The case involved what has been called “scheme liability,” in which everyone involved in a plot to deceive securities investors would be legally at fault, whether or not each of them had issued any public statements.  The Securities and Exchange Commission had previously supported such liability, and wanted to enter the Stoneridge case to say so, but its participation was vetoed by the Bush Administration, with President Bush and Treasury Secretary Henry Paulson directly involved in the decision to keep the SEC out of the case.  The Court took the case apparently to resolve a dispute among federal appeals courts on the issue.

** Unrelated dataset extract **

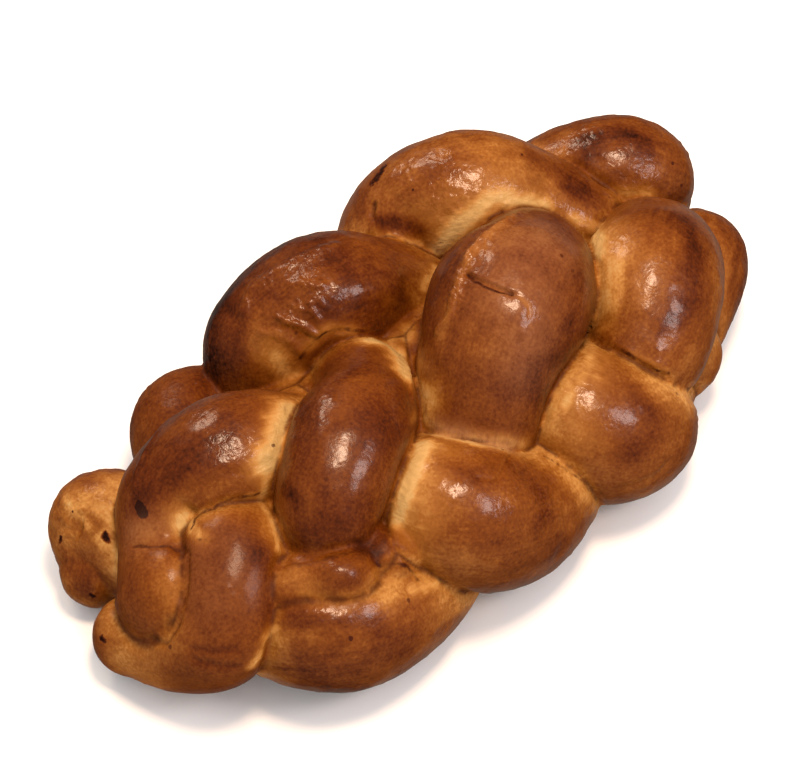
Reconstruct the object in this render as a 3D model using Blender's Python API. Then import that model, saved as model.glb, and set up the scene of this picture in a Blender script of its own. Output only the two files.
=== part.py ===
"""A braided sweet bread: four ropes of dough in a flat plait, baked into one loaf.

Blender's units are metres, +Z up. The loaf lies along X and rests on Z = 0, with its origin under the
middle of its box. Every size below is in millimetres, and MM turns it into metres.
"""
import math

import bmesh
import bpy
from mathutils import Vector

MM = 0.001

# The plait: how far one lobe is from the next on the same side, where the first row lies along the loaf,
# and how far the plait's middle line lies from the loaf's
ROW_PITCH = 75
FIRST_ROW_X = -94
PLAIT_Y = -4.6

# A lobe that lies on top: half its length along the rope, how far its ends dip, how much thinner they are
LOBE_REACH = 24
LOBE_DIP = 8
LOBE_TAPER = 4

# One turn of a rope through the plait, half a pitch a step: how far the step runs ahead of its row, its
# side of the plait, the height of the rope's middle, the rope's radius, and, where the rope lies on top,
# the heading of its lobe in degrees
STATIONS = {
    "left_over": (3, 54, 54, 29, -22),
    "centre_under": (18, 8, 24, 23, None),
    "right_over": (-18, -52, 41, 29, None),
    "right_turn": (-27, -57, 27, 27, None),
    "right_under": (-22, -44, 20, 21, None),
    "centre_over": (2, -12, 64, 29, 40),
    "left_under": (6, 46, 22, 23, None),
    "left_turn": (4, 60, 26, 26, None),
}
CYCLE = list(STATIONS)

# The station at which each rope meets the first row, and the steps that it takes through the loaf
ROPES = {
    "first": (0, range(0, 7)),
    "second": (2, range(0, 6)),
    "third": (4, range(1, 6)),
    "fourth": (6, range(-1, 7)),
}

# The loaf is plaited by hand. How far each step strays from the rule: along, across, up and in radius,
# then in degrees of heading and in the lobe's reach
AS_RULED = (0, 0, 0, 0, 0, 0)
UNEVEN = {
    ("first", 0): (-1, -40, 2, -2, 14, 0),
    ("first", 1): (-6, -8, 0, 0, 0, 0),
    ("first", 2): (-2, 0, 4, 0, 0, 0),
    ("first", 3): (-3, 0, 1, 1, 0, 0),
    ("first", 5): (-3, -12, -11, 1, 0, 0),
    ("first", 6): (-14, -22, -3, -4, 0, 0),
    ("second", 0): (12, 0, -10, -2, 0, 0),
    ("second", 1): (3, 0, -1, -1, 0, 0),
    ("second", 2): (4, -4, 0, 0, 0, 0),
    ("second", 3): (10, 4, 10, 3, -12, -2),
    ("second", 4): (29, 4, 0, 0, 0, 0),
    ("second", 5): (10, -2, -1, 0, 0, 0),
    ("third", 1): (-3, -3, 3, -5, -5, 5),
    ("third", 2): (5, 13, 0, 0, 0, 0),
    ("third", 4): (9, 4, 3, 0, -10, 0),
    ("fourth", -1): (14, -5, -21, -4, 0, 0),
    ("fourth", 0): (-3, -20, 1, 0, 0, 0),
    ("fourth", 1): (-24, 1, 0, -4, 0, 0),
    ("fourth", 2): (1, -2, 2, 1, 10, 0),
    ("fourth", 3): (3, 16, 0, 0, 0, 0),
    ("fourth", 4): (-2, 3, -4, 2, 0, 0),
    ("fourth", 5): (-13, 0, 1, 0, 0, 0),
    ("fourth", 6): (-34, -1, -2, -3, 0, 0),
}

# Where the fourth rope is pinched between its low turn and the next lobe: x, y, z and radius
PINCHES = {("fourth", 1): (-55, 54, 28, 17)}

# How each rope is tucked in before its first step and after its last: x, y, z and radius
STARTS = {
    "first": ((-142, -15, 25, 19), (-137, -8, 36, 23), (-130, 6, 41, 18)),
    "second": ((-144, 34, 14, 14), (-131, 45, 22, 22), (-127, 20, 22, 20), (-120, -16, 20, 18)),
    "third": ((-128, -15, 24, 14), (-106, -42, 45, 15), (-91, -52, 49, 15), (-86, -40, 42, 14)),
    "fourth": ((-152, -1, 16, 16), (-142, -19, 24, 21)),
}
FINISHES = {
    "first": ((133, 38, 20, 14),),
    "second": ((137, 40, 40, 25), (144, 34, 38, 23), (150, 33, 24, 18)),
    "third": ((97, -41, 24, 16), (94, -42, 20, 14)),
    "fourth": ((137, -9, 26, 21), (142, 0, 22, 18)),
}

# The dough that the plait closes over, and the sole on which it sagged flat: middle and half sizes
HEART = ((-5, -2, 28), (130, 60, 36))
SOLE = ((-3, 3, 6), (144, 60, 24))

# The split in the crust of the highest lobe: where its floor runs, and the wedge that opens it
SPLIT_FLOOR = ((10, 3, 104), (14, -9, 100.5), (18, -22, 100.5), (23, -34, 102))
SPLIT_RISE = 10
SPLIT_HALF_WIDTH = 4

# How finely the ropes are drawn, how finely they are fused, and the share of facets kept in the crust
ROPE_STEP = 4
ROPE_SIDES = 8
CAP_RINGS = 6
PILLOW_CUTS = 4
SKIN_CELL = 2
SKIN_PASSES = 4
KEPT_FACETS = 0.108

# The board that the loaf was baked on
BOARD_SIDE = 1000
BOARD_DEPTH = 40


def placed(x, y, z, radius=0):
    """A place of the plait in metres, with the rope's radius beside it."""
    return Vector((x, y + PLAIT_Y, z, radius)) * MM


def step_places(rope, entry, step):
    """The places of one step: three along a lobe on top, one where the rope dives or turns."""
    ahead, across, up, radius, heading = STATIONS[CYCLE[(entry + step) % len(CYCLE)]]
    more_ahead, more_across, more_up, fatter, turned, longer = UNEVEN.get((rope, step), AS_RULED)
    x = FIRST_ROW_X + step * ROW_PITCH / 2 + ahead + more_ahead
    y = across + more_across
    z = up + more_up
    r = radius + fatter
    if heading is None:
        return [placed(x, y, z, r)]
    angle = math.radians(heading + turned)
    dx = (LOBE_REACH + longer) * math.cos(angle)
    dy = (LOBE_REACH + longer) * math.sin(angle)
    end = (z - LOBE_DIP, r - LOBE_TAPER)
    return [placed(x - dx, y - dy, *end), placed(x, y, z, r), placed(x + dx, y + dy, *end)]


def rope_places(rope):
    """Where a rope's middle goes, end to end, with its radius at each place."""
    entry, steps = ROPES[rope]
    places = [placed(*place) for place in STARTS[rope]]
    for step in steps:
        places += step_places(rope, entry, step)
        if (rope, step) in PINCHES:
            places.append(placed(*PINCHES[rope, step]))
    return places + [placed(*place) for place in FINISHES[rope]]


def smooth_path(places, spacing):
    """A centripetal curve through the places, read about every spacing; the radius runs along with it."""
    points = [2 * places[0] - places[1]] + places + [2 * places[-1] - places[-2]]
    path = []
    for p0, p1, p2, p3 in zip(points, points[1:], points[2:], points[3:]):
        t0 = 0.0
        t1 = t0 + math.sqrt((p1 - p0).length)
        t2 = t1 + math.sqrt((p2 - p1).length)
        t3 = t2 + math.sqrt((p3 - p2).length)
        count = max(2, round((p2 - p1).length / spacing))
        for i in range(count):
            t = t1 + (t2 - t1) * i / count
            a1 = p0.lerp(p1, (t - t0) / (t1 - t0))
            a2 = p1.lerp(p2, (t - t1) / (t2 - t1))
            a3 = p2.lerp(p3, (t - t2) / (t3 - t2))
            b1 = a1.lerp(a2, (t - t0) / (t2 - t0))
            b2 = a2.lerp(a3, (t - t1) / (t3 - t1))
            path.append(b1.lerp(b2, (t - t1) / (t2 - t1)))
    path.append(places[-1])
    return path


def end_rings(tip, inner):
    """Places that close an end of a rope as a half ball, from the tip outwards."""
    outward = (tip.xyz - inner.xyz).normalized()
    rings = []
    for i in range(1, CAP_RINGS + 1):
        angle = math.pi / 2 * i / (CAP_RINGS + 0.5)
        middle = tip.xyz + outward * tip.w * math.sin(angle)
        rings.append(Vector((*middle, tip.w * math.cos(angle))))
    return rings


def rope_mesh(rope):
    """A rope of dough: a curve with a round section whose size follows the path."""
    path = smooth_path(rope_places(rope), ROPE_STEP * MM)
    path = end_rings(path[0], path[1])[::-1] + path + end_rings(path[-1], path[-2])
    curve = bpy.data.curves.new(f"{rope}_rope", "CURVE")
    curve.dimensions = "3D"
    curve.bevel_depth = MM
    curve.bevel_resolution = ROPE_SIDES
    curve.use_fill_caps = True
    spline = curve.splines.new("POLY")
    spline.points.add(len(path) - 1)
    for point, place in zip(spline.points, path):
        point.co = (*place.xyz, 1.0)
        point.radius = place.w / MM
    holder = bpy.data.objects.new(curve.name, curve)
    mesh = bpy.data.meshes.new_from_object(holder)
    bpy.data.objects.remove(holder)
    bpy.data.curves.remove(curve)
    return mesh


def add_pillow(bm, middle, half):
    """A flattened ball of dough inside the loaf."""
    made = bmesh.ops.create_icosphere(bm, subdivisions=PILLOW_CUTS, radius=1.0)
    bmesh.ops.scale(bm, vec=Vector(half) * MM, verts=made["verts"])
    bmesh.ops.translate(bm, vec=placed(*middle).xyz, verts=made["verts"])


def add_object(name, bm):
    """An object of this name in the scene, made from the mesh that is being edited."""
    mesh = bpy.data.meshes.new(name)
    bm.to_mesh(mesh)
    bm.free()
    piece = bpy.data.objects.new(name, mesh)
    bpy.context.scene.collection.objects.link(piece)
    return piece


def add_cutter(name, bm):
    """An object that only cuts another."""
    cutter = add_object(name, bm)
    cutter.hide_render = True
    cutter.display_type = "WIRE"
    return cutter


def board():
    """What the loaf was baked flat against: it cuts the crust off at Z = 0."""
    bm = bmesh.new()
    bmesh.ops.create_cube(bm, size=MM)
    bmesh.ops.scale(bm, vec=(BOARD_SIDE, BOARD_SIDE, BOARD_DEPTH), verts=bm.verts)
    bmesh.ops.translate(bm, vec=(0, 0, -BOARD_DEPTH / 2 * MM), verts=bm.verts)
    return add_cutter("board", bm)


def split():
    """A wedge along the split in the crust, sharp edge down."""
    floor = [placed(*place).xyz for place in SPLIT_FLOOR]
    along = (floor[-1] - floor[0]).normalized()
    aside = along.cross(Vector((0, 0, 1))).normalized() * SPLIT_HALF_WIDTH * MM
    rise = Vector((0, 0, SPLIT_RISE * MM))
    bm = bmesh.new()
    rings = [[bm.verts.new(p) for p in (low, low + rise + aside, low + rise - aside)] for low in floor]
    for ring, following in zip(rings, rings[1:]):
        for i in range(3):
            bm.faces.new((ring[i], ring[i - 1], following[i - 1], following[i]))
    bm.faces.new(rings[0])
    bm.faces.new(rings[-1])
    bmesh.ops.recalc_face_normals(bm, faces=bm.faces)
    bmesh.ops.triangulate(bm, faces=bm.faces)
    return add_cutter("split", bm)


def crust():
    """Egg-washed crust, red-brown and glossy."""
    material = bpy.data.materials.new("crust")
    material.use_nodes = True
    shader = material.node_tree.nodes["Principled BSDF"]
    shader.inputs["Base Color"].default_value = (0.25, 0.08, 0.02, 1.0)
    shader.inputs["Roughness"].default_value = 0.38
    shader.inputs["Metallic"].default_value = 0.0
    return material


def loaf():
    """The four ropes and the dough under them, risen and baked together as one body."""
    bm = bmesh.new()
    for rope in ROPES:
        mesh = rope_mesh(rope)
        bm.from_mesh(mesh)
        bpy.data.meshes.remove(mesh)
    for pillow in (HEART, SOLE):
        add_pillow(bm, *pillow)
    piece = add_object("loaf", bm)
    piece.data.materials.append(crust())
    fuse = piece.modifiers.new("fuse", "REMESH")
    fuse.mode = "VOXEL"
    fuse.voxel_size = SKIN_CELL * MM
    soften = piece.modifiers.new("soften", "SMOOTH")
    soften.iterations = SKIN_PASSES
    facet = piece.modifiers.new("facet", "DECIMATE")
    facet.ratio = KEPT_FACETS
    for cutter in (board(), split()):
        cut = piece.modifiers.new(cutter.name, "BOOLEAN")
        cut.operation = "DIFFERENCE"
        cut.object = cutter
    return piece


def main():
    for thing in list(bpy.data.objects):
        bpy.data.objects.remove(thing)
    loaf()


if __name__ == "__main__":
    main()
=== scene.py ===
# %% [markdown]
# # A braided sweet bread
#
# The real object is one loaf: four ropes of enriched dough, plaited by hand, brushed with egg and baked
# until they fuse. Its looks come from three things: fat lobes that press on each other, a glossy crust that
# is darkest where the oven reached it best, and the pale dough that the rise stretched bare between lobes.
# This script makes them in that order, round the measured solid that the frame holds.

# %% Load the measured solid
import math

import bmesh
import bpy
import numpy as np
from mathutils import Matrix, Vector, kdtree


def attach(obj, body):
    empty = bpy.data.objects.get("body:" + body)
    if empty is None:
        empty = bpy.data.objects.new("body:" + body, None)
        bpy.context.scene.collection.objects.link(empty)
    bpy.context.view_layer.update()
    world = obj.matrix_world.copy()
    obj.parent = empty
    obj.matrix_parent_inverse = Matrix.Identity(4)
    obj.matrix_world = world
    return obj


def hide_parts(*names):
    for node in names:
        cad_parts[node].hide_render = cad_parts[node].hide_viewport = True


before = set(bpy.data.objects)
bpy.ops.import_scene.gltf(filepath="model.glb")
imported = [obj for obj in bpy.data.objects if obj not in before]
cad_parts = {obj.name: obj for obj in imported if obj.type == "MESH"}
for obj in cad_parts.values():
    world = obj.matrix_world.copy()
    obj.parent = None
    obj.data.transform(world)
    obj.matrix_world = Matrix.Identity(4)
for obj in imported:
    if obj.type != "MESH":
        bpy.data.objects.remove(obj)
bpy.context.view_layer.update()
MM = 0.001

# %% [markdown]
# ## The camera
#
# The photograph looks down on the loaf at 50 degrees, with the near end at the lower left. A long lens from
# 1.2 m keeps the far lobes nearly as large as the near ones. The lens shift only moves the loaf in the frame.

# %% Place the camera
PHOTO_SIZE = (800, 777)
PHOTO_CENTRE = (406, 417)
LENS_PIXELS = 3067
CAMERA_AZIMUTH = math.radians(-41)
CAMERA_ELEVATION = math.radians(50)
CAMERA_DISTANCE = 1.2
LOOKED_AT = Vector((-0.017, -0.0066, 0.040))


def direction(azimuth, elevation):
    """The unit vector towards something seen at this azimuth and elevation from the loaf."""
    level = math.cos(elevation)
    return Vector((math.sin(azimuth) * level, -math.cos(azimuth) * level, math.sin(elevation)))


def stand_back(thing, aim, azimuth, elevation, distance):
    """Puts a camera or a lamp this far from what it aims at."""
    back = direction(azimuth, elevation)
    right = Vector((math.cos(azimuth), math.sin(azimuth), 0))
    turned = Matrix((right, back.cross(right), back)).transposed().to_4x4()
    thing.matrix_world = Matrix.Translation(aim + back * distance) @ turned
    bpy.context.scene.collection.objects.link(thing)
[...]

Since "gatekeepers" are generally third parties, e.g., auditors like KPMG, Stoneridge has been construed so as to deny private causes of action for securities fraud based upon almost all theories of "gatekeeper liability." However, the plaintiffs in Stoneridge were investors. Here, the plaintiff is the New Century trustee. Furthermore, the trustee's claims for negligence and aiding and abetting breach of fiduciary duty, at least in California, are brought under California law whereas Stoneridge addressed fraud claims pursuant to federal law. So, one question is whether the holding in Stoneridge is even applicable, at least in California.

Also, in Stoneridge, the Court states that third parties, or "secondary actors" may be held both civilly and criminally liable for their roles in securities fraud; however, only the SEC may pursue civil remedies against said secondary actors. Thus, another question, as to whether these remedies are adequate, may arise.

The outcomes of New Century v. KPMG and similar lawsuits may eventually provide some answers to these questions. In any case, at least one thing that is certain--theories of "gatekeeper liability" are not dead.